The tests include testdata/examples/unittest, a collection of small examples intended for wide coverage, as well as some real programs in other directories within testdata/examples.

The Coq output is separately tested by building it within the Perennial source tree.

Additionally, the testdata/examples/semantics package contains a set of semantic tests for checking that translated programs preserve their semantic meaning. The testing infrastructure requires test functions to have the form func test*() bool and return true (that is, they begin with "test", take no arguments, and return a bool expected to always be true). Any helper functions should not follow this pattern.

The cmd/test_gen/main.go file generates the required test files from these functions. The files are:

  • A .go file which uses the Go testing package. This is for confirming that tests actually do always return true, as intended. Note that the use of the testing package means that this file must end in _test.go. It should go in the semantics/ directory.
  • A .v file that runs using Perennial's semantic interpreter. This file should go in Perennial's goose_lang/interpreter/ directory and can have any name.

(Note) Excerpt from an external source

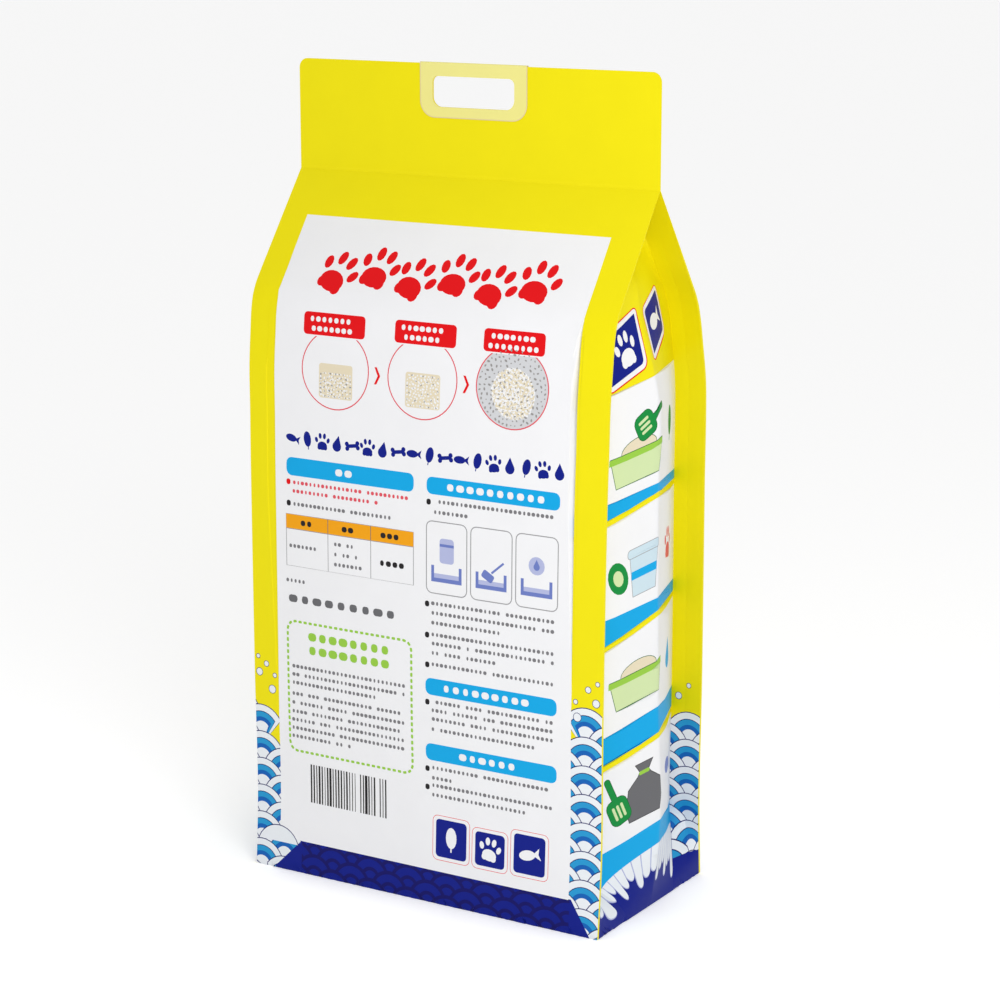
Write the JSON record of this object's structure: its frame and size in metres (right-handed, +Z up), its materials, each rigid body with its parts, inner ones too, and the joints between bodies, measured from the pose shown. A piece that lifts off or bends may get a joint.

To generate these files, the executable takes a required flag of either -go or -coq which specifies the file type, an optional -out argument specifying where to write the output, and finally the path to the semantics package. For example, go run ./cmd/test_gen -coq -out ~/code/perennial/src/goose_lang/interpreter/generated_test.v ./testdata/examples/semantics generates the Coq file of semantics tests. (You'll probably need to adjust the path to Perennial.) To re-generate the Go test file you can just run go generate ./....

Running tests

To run all the tests, first make sure you have submodules initialized (git submodule update --init --recursive). Then run:

make ci

You can do make fix to automatically fix all the formatting and update generated files. If the 'gold' files need updating, run go test -update-gold.